Some people will tell you the off flavors will age out. However I have about 50 bottles of phenol packed beers that are 8 months old and still taste horrible. I guess it all depends on what your willing to drink :)
 
jtejedor said:
Just finished a batch of pale ale. Should have known better but I used an extremely old pack of yeast. Even though I stepped it up a few times I think wild yeast took over. I had a sample of the beer early on and got hit with a plastic taste. Took a sample after the batch seemed to be done fermenting and after it warmed a bit I was hit with the smell of cloves and the taste was aweful and medicinal. I think I already know the answer but is there any hope for this batch? Can these terrible flavors age out at all or will it just keep getting worse?

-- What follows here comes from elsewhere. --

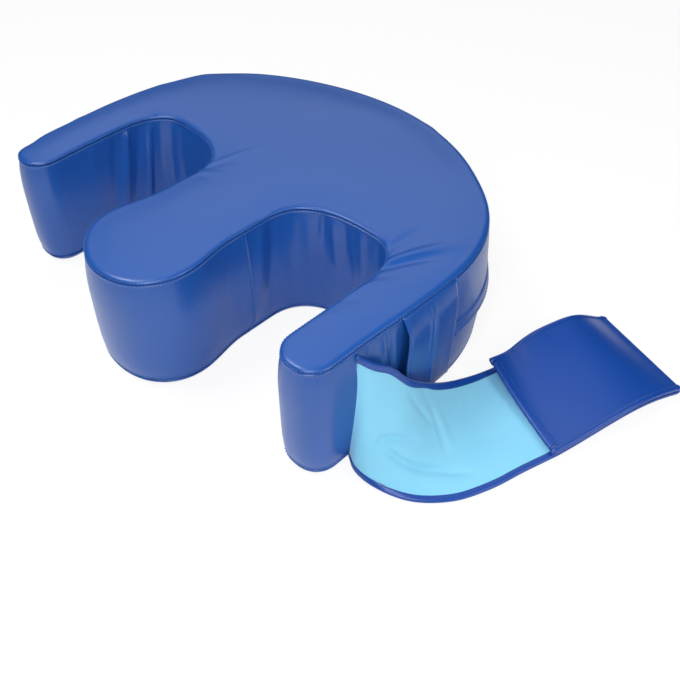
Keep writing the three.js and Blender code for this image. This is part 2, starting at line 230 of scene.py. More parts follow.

It will stay the same, some things won't age or filter. Maybe if you oak aged it? Not sure but might be worth experimenting. Here are the reasons for this happening though, so check your processes before the next batch. I know I forgot to sani my keg after caustic and ruined the batch.
HIGH LEVELS DUE TO PROCESS: Yeast strain; chlorophenols in the water; improper rinse of chlorine sanitizers; oversparging; sparging above pH 6.0; sparging above 170 degrees; wild yeast contamination. -http://www.kroc.org/Links/TroubleshootingGuide.htm
 
Sounds like you have chlorophenols. This happened to me once with a rauchbier and the end product had an unmistakable plastic band-aid flavor/aroma. I tried aging for over a year and it never aged out so I dumped it. This can usually be easily remedied in a couple different ways including a carbon water filter, pre-boiling your brewing water, using campden tablets in the brewing water, etc.
 
Mine happened due to underpitching and fermenting too hot. Stressed yeast can produce some funky flavors.